Cloudflare fundamentally works by having you change your domain’s Nameservers to point to Cloudflare's DNS. This re-routes all traffic for your domain through their global Anycast network - a system that routes incoming requests to the closest Cloudflare data center.
- Classic Content Delivery Network (CDN):
- Caching: Cloudflare's servers cache all your sites static assets (images, CSS, JS) from your server. When requests for a file comes in, the closest server fills it with cached content. Thus, drastically reducing latency.
- Optimization: Features like Brotli Compression reduce file sizes, and Rocket Loader can async load JS, improving rendering speed and those pesky core-web-vitals metrics.
- Argo Smart Routing: (sorry, this is a paid add-on feature) Uses network intel to dynamically route traffic over the fastest paths on the Cloudflare service. This can sometimes bypasses slower segments of the public internet.
- Security Aspects:
- DDoS Mitigation: Cloudflare's large network capacity absorbs and filters DDoS attacks, preventing them from ever reaching your server.
- Web Firewall (WAF): This layer inspects incoming HTTPS traffic to block common exploits like DB injections and XSS, often relying on rulesets derived from threat intelligence gathered across the millions of domains on its network.
- Free SSL/TLS: It provisions and manages free SSL certificates. meh.
Bot Management, analytics and detection
Cloudflare’s Bot Management offers machine‐learning, behavior modelling, fingerprinting and network‐wide insights to detect “bad” bots (scrapers, credential-stuffers, high-frequency crawlers) while permitting “good” bots (search engines, archive services) under controlled conditions. They are pretty good at this, but can - and do - mistake browsers for bots. As a long time Opera user, there are often times I have to Agent-spoof to get past the random CloudFlare "prove you are human" challenge.
It provides also Bot Analytics where you can view bot-scores, bot traffic distribution, top IPs, requests per request-type etc. That gives you visibility into how much of your traffic is automated or suspicious. With these tools you can detect a high volume of requests from unknown user-agents or networks, which might indicate a crawler gathering data without sending traffic back.

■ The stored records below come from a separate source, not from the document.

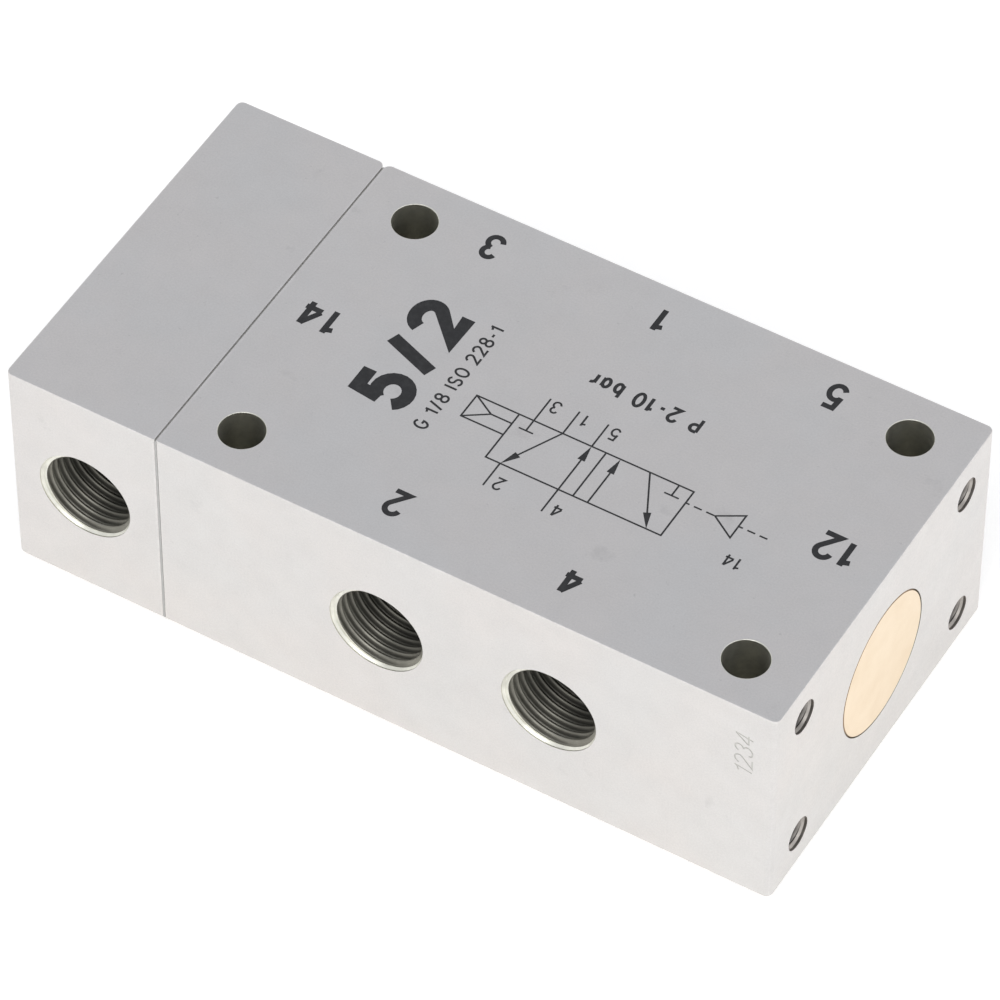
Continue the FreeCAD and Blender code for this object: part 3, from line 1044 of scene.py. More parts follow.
def mount_places():
    """(x, y) of the four mounting holes."""
    middle = MOUNT_PATTERN["pos_m"][0]
    along = MOUNT_PATTERN["dims"]["spacing_x_mm"] * MM / 2
    across = MOUNT_PATTERN["dims"]["spacing_y_mm"] * MM / 2
    return [(middle + dx, y) for dx in (-along, along) for y in (-across, across)]


def mounting_hole(x, y, steps):
    """A hole right through the body, with rounded mouths."""
    radius = MOUNT_PATTERN["dims"]["hole_r_mm"] * MM
    mouth = [(depth, radius + inset) for depth, inset in rounded_edge(HOLE_MOUTH, EDGE_STEPS)]
    wide = radius + HOLE_MOUTH
    profile = [(-OVERSHOOT, 0), (-OVERSHOOT, wide)] + mouth
    profile += [(TOP_Z - depth, r) for depth, r in reversed(mouth)]
    profile += [(TOP_Z + OVERSHOOT, wide), (TOP_Z + OVERSHOOT, 0)]
    return lathe(profile, steps, Matrix.Translation((x, y, 0)))


def cutter(name, meshes, index=CUT):
    """Disjoint cutting shapes as one object."""
    return mesh_object(name, joined(meshes), BODY_FINISHES, index)


def flat_rod(radius, low_x, high_x, y, z, steps):
    """A plain round cutter along X."""
    return lathe(turned(0, 0, (high_x - low_x, radius)), steps, facing((low_x, y, z), X_AXIS))


# ---------------------------------------------------------------- letters and lines


def bow(x, y, radius_x, radius_y, first, last, steps=18):
    """Points along an elliptical arc from the first angle to the last, in degrees."""
    angles = [math.radians(first + (last - first) * k / steps) for k in range(steps + 1)]
    return [(x + radius_x * math.cos(angle), y + radius_y * math.sin(angle)) for angle in angles]


# Each letter's width and strokes, at a height of one: a stroke is a run of points, and bow() adds the
# points of an arc.
LETTERS = {
    "0": (0.54, [bow(0.27, 0.5, 0.27, 0.5, 0, 360, 32)]),
    "1": (0.30, [[(0.26, 0), (0.26, 1)], [(0.27, 0.90), (0.17, 0.82), (0.0, 0.77)]]),
    "2": (0.54, [bow(0.27, 0.73, 0.26, 0.27, 170, -38) + [(0.02, 0.0), (0.55, 0.0)]]),
    "3": (0.52, [bow(0.26, 0.76, 0.23, 0.24, 165, -78), bow(0.26, 0.27, 0.26, 0.27, 80, -168)]),
    "4": (0.58, [[(0.43, 0), (0.43, 1)], [(0.41, 0.98), (0.02, 0.30)], [(0.0, 0.25), (0.59, 0.25)]]),
    "5": (0.54, [[(0.50, 1), (0.11, 1), (0.06, 0.46)], bow(0.27, 0.31, 0.27, 0.33, 141, -152)]),
    "8": (0.54, [bow(0.27, 0.76, 0.22, 0.24, 0, 360, 28), bow(0.27, 0.26, 0.27, 0.26, 0, 360, 28)]),
    "-": (0.26, [[(0.0, 0.40), (0.26, 0.40)]]),
    "/": (0.32, [[(0.0, -0.06), (0.32, 1.06)]]),
    " ": (0.16, []),
    "G": (0.60, [bow(0.31, 0.5, 0.31, 0.5, 48, 345) + [(0.61, 0.46), (0.36, 0.46)]]),
    "I": (0.04, [[(0.02, 0), (0.02, 1)]]),
    "O": (0.62, [bow(0.31, 0.5, 0.31, 0.5, 0, 360, 32)]),
    "P": (0.50, [[(0.02, 0), (0.02, 1)], [(0.02, 1), (0.26, 1)] + bow(0.27, 0.74, 0.24, 0.26, 90, -90)
                 + [(0.02, 0.48)]]),
    "S": (0.50, [bow(0.25, 0.75, 0.23, 0.25, 25, 262) + bow(0.25, 0.25, 0.25, 0.25, 82, -160)]),
    "a": (0.44, [bow(0.21, 0.33, 0.21, 0.33, 0, 360, 28), [(0.42, 0), (0.42, 0.66)]]),
    "b": (0.44, [bow(0.23, 0.33, 0.21, 0.33, 0, 360, 28), [(0.02, 0), (0.02, 1)]]),
    "r": (0.26, [[(0.02, 0), (0.02, 0.66)], bow(0.25, 0.38, 0.23, 0.28, 180, 75, 8)]),
}


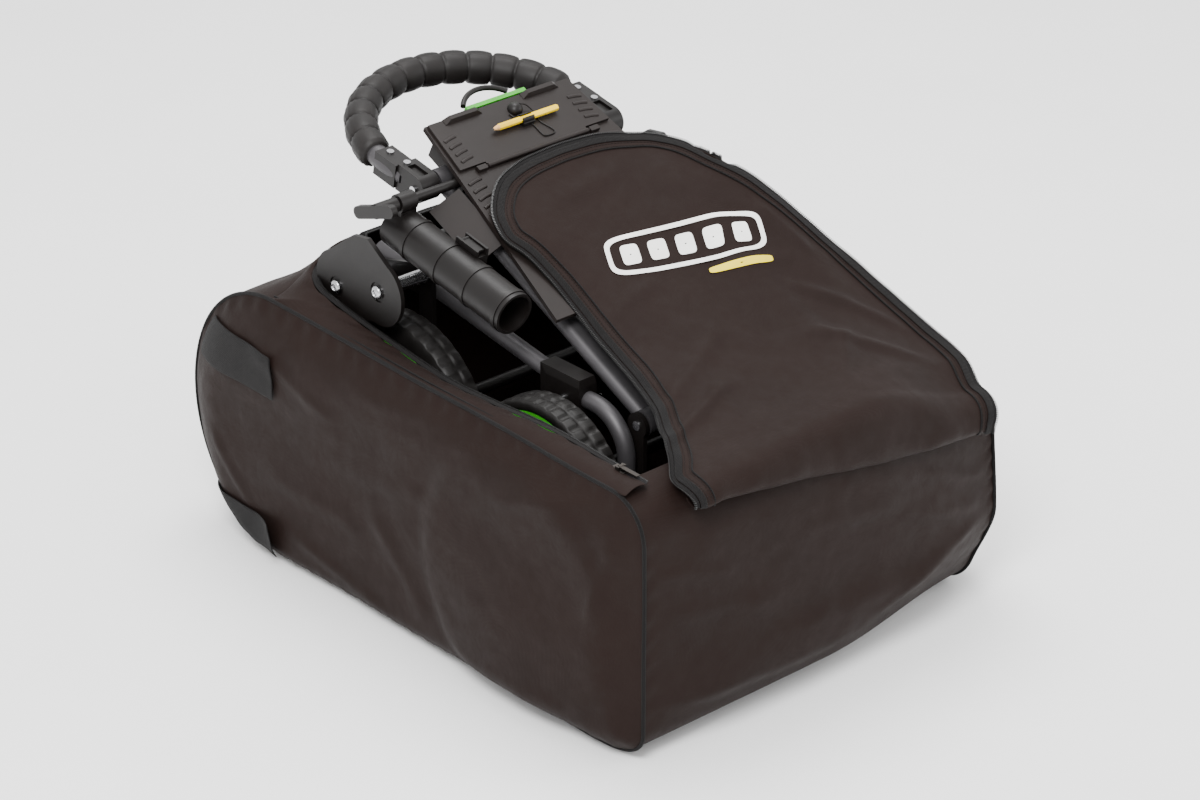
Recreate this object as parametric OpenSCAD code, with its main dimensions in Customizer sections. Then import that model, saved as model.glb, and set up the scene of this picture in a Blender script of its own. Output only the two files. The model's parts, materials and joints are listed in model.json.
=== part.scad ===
// Folded four-wheel golf push cart lying in its soft zip-up travel cover.
// The cover's front panel faces -Y, the cart's handle lies toward +Y, X runs across, Z is up.
// Every module is drawn with Y measured from the cover's front seam, then moved to the middle.

/* [Cover] */
// Width between the two side seams
cover_w = 594; // [580:2:606]
// Thickness of the nylon walls
wall = 3; // [2:0.5:3]
// How far each side panel stands out at its middle
side_bulge = 23; // [12:1:28]
// Width of the slope round each side panel's raised middle
bulge_rim = 75; // [60:5:90]
// How far the front panel stands out
front_bulge = 18; // [10:1:20]
// Half width of the zipped opening
mouth_half = 264; // [260:1:268]
// Height of the top seam where the front corner ends
front_h = 343; // [338:1:345]
// Radius of the front top corner
corner_r = 57; // [50:1:60]
// Height of the raised back edge of the opening
yoke_h = 399; // [380:1:405]
// Half length of the yoke's straight top edge
yoke_half = 205; // [180:5:230]

/* [Flap] */
// Thickness of the flap
flap_t = 3; // [2:0.5:3]
// Width of the zip tape round its edge
zip_w = 8; // [6:1:10]

/* [Wheels] */
// Radius of the two rear wheels (11.5 inch wheels)
rear_r = 145; // [140:1:145]
// Radius of the two front wheels (9.5 inch wheels)
front_r = 120; // [115:1:120]
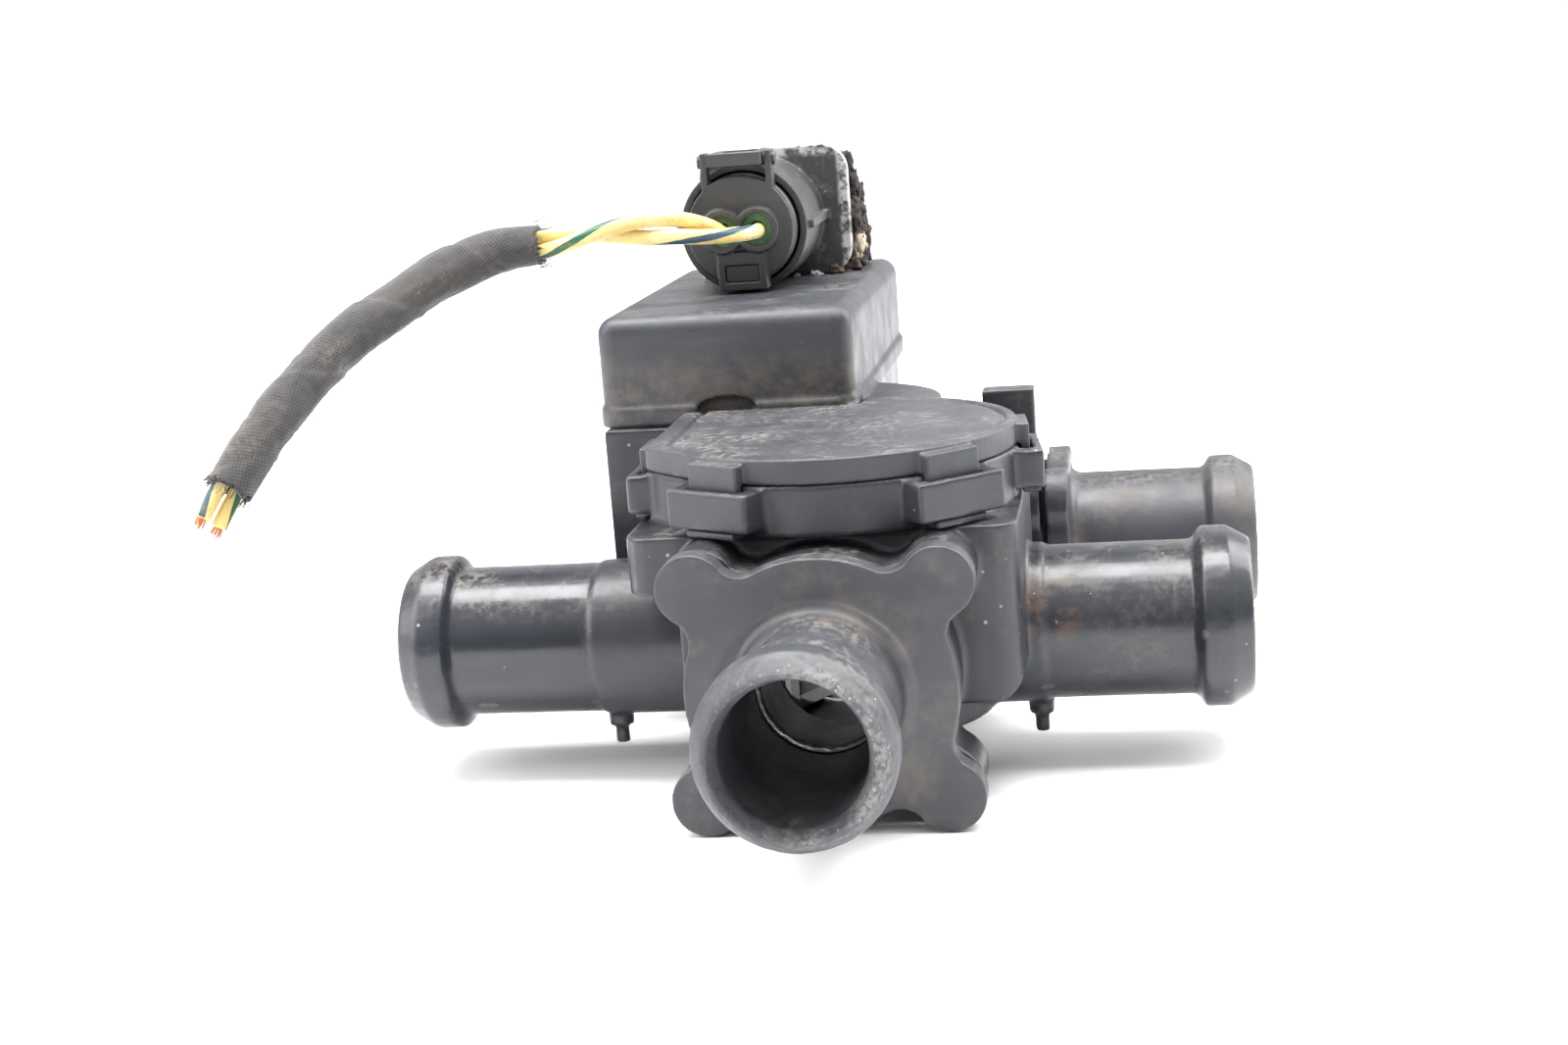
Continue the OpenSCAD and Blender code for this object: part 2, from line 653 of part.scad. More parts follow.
module motor_brushes() {
    color(copper) at_motor() for (a = [0, 180]) rotate(a) {
        slab([brush_x - brush_w / 2, -1.2, motor_bottom_z - 0.6],
             [brush_x + brush_w / 2, 1.2, motor_bottom_z + 4.4]);
        slab([commutator_r + 0.1, -1, motor_bottom_z + 2.8], [brush_x + eps, 1, motor_bottom_z + 4.4]);
    }
}
module motor_bushes() {
    color(brass) at_motor() for (z = [motor_bottom_z - end_cap_t + 0.8, motor_top_z + 0.8 - bush_h]) difference() {
        rod_z(bush_r, z, z + bush_h);
        rod_z(motor_shaft_d / 2 + running_gap, z - 1, z + bush_h + 1);
    }
}
module motor_shaft() {
    color(steel) at_motor()
        rod_z(motor_shaft_d / 2, motor_bottom_z - end_cap_t + 0.9, first_wheel_z + wheel_t + 0.6);
}
module motor_pinion() {
    color(brass) at_motor() difference() {
        translate([0, 0, first_wheel_z - 0.3]) gear(pinion_teeth, wheel_t + 0.6, gap_phase(pinion_teeth, to_motor));
        rod_z(motor_shaft_d / 2, first_wheel_z - 1, first_wheel_z + wheel_t + 2);
    }
}
pole_angle = 88;
armature_hub_r = 3;
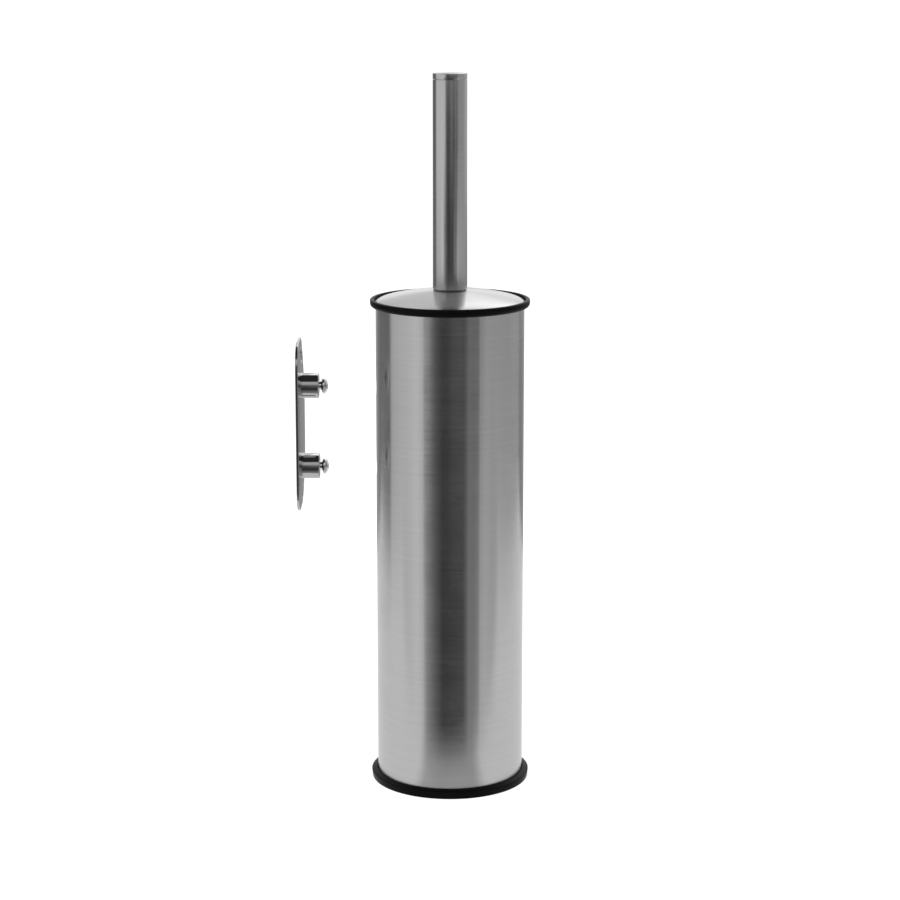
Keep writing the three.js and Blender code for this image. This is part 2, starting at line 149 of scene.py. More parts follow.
def rounded(corners):
    """Points of a closed outline from (x, y, fillet) corners, with an arc wherever the fillet isn't 0."""
    points = []
    for index, (x, y, fillet) in enumerate(corners):
        corner = Vector((x, y))
        if fillet == 0:
            points.append(corner)
            continue
        back = (Vector(corners[index - 1][:2]) - corner).normalized()
        ahead = (Vector(corners[(index + 1) % len(corners)][:2]) - corner).normalized()
        half = back.angle(ahead) / 2
        centre = corner + (back + ahead).normalized() * fillet / math.sin(half)
        start = (corner + back * fillet / math.tan(half) - centre).normalized()
        end = (corner + ahead * fillet / math.tan(half) - centre).normalized()
        for step in range(ARC_STEPS + 1):
            points.append(centre + start.slerp(end, step / ARC_STEPS) * fillet)
    return points


def arc(x, y, radius, first, last, steps):
    """Points along an arc, from one angle in degrees to another."""
    angles = [math.radians(first + (last - first) * step / steps) for step in range(steps + 1)]
    return [(x + radius * math.cos(a), y + radius * math.sin(a)) for a in angles]


def turned(name, outline, sides=ROUND):
    """A closed solid of revolution about Z. The outline is closed on itself or runs back along the axis."""
    bm = bmesh.new()
    rings = []
    for radius, height in outline:
        if radius < 1e-6:
            rings.append([bm.verts.new((0, 0, height * MM))] * sides)
            continue
        angles = [2 * math.pi * side / sides for side in range(sides)]
        rings.append([bm.verts.new(in_metres(around_z(radius, angle, height))) for angle in angles])
    for ring, above in zip(rings, rings[1:] + rings[:1]):
        for side in range(sides):
            after = (side + 1) % sides
            corners = list(dict.fromkeys([ring[side], ring[after], above[after], above[side]]))
            if len(corners) > 2:
                bm.faces.new(corners)
    return new_object(name, bm)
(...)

AI and Large-Scale Crawler Control
Cloudflare has stepped into newer territory by explicitly categorizing “AI crawlers” and giving website owners ways to manage them.
- Through its “AI bot & crawler traffic” graph on Cloudflare Radar, you can track which agents generate the most activity, how often they request pages, and whether referrals result.
- Cloudflare now allows you to block AI crawlers by default (or at least opt out) and to set rules targeting agents that ignore
robots.txt. For example, Cloudflare publicly identified that Perplexity AI company was modifying user-agents, changing IPs and ignoring site blocking. - Cloudflare’s Managed robots.txt feature automatically prepends signals to your existing
robots.txt(or creates one) that include directives for popular AI bots. That means even if you’re not manually updating your file, Cloudflare will keep your site current with bot‐directive best practices.
For you as a webmaster or SEO specialist this matters: you gain a toolset to regain control over who crawls your content, reduce server load from irrelevant scrapers, and clean up analytics.
Monetization and “Pay Per Crawl”
A notable shift is Cloudflare’s experiment with a revenue/control model for crawler access.
- Called “Pay Per Crawl”, this initiative lets site-owners set a price that AI crawlers must pay (or be blocked) in order to access content. This turns the old model (free access) into a negotiable asset.
- Cloudflare now by default blocks many AI crawlers rather than allowing them freely, shifting the power back to site owners. New domains are often configured to block by default unless you explicitly allow access. The Verge+1
From a content strategy or SEO-agency angle: if your site produces high-value content (white-papers, proprietary research, data sets), you now have an additional lever. You can decide whether to allow AI crawling freely (hoping for downstream traffic), restrict it entirely, or monetize it.
What to watch / limitations
- Blocking too aggressively can hurt you're the good bots (search engines) and reduce your organic visibility. Configuration must be precise.
- Monetisation via Pay Per Crawl is in early stage. Some commentators question how many AI firms will pay or whether they will simply bypass paid sites.
- Advanced bots may attempt evasion: rotating IPs, disguising as browsers, bypassing user-agent blocks. Cloudflare has flagged examples of this.
- SEO/marketing teams must still keep up with fundamentals: quality of content, user experience, links and technical SEO. Bot-control is a defense, not a substitute for good content.
Final verdict - (gusty sigh) It Depends
For site-owners, webmasters and SEO professionals, Cloudflare presents a very compelling package. If you’ve been dealing with unexplained massive server load, odd analytics behavior, high volumes of non-referral visits, or suspect your content is being scraped without benefit, then the built-in bot management and crawler-control tools provide real value.
The addition of monetization introduces a new frontier: you can treat your site’s crawl-access as an asset, not just an open door. That said, the strategy must align with your business model and SEO goals.
If you manage a content-rich site (blogs, resources, research) and care about both protecting your work and optimizing your traffic/referral pipeline, Cloudflare’s features are worthy of strong consideration.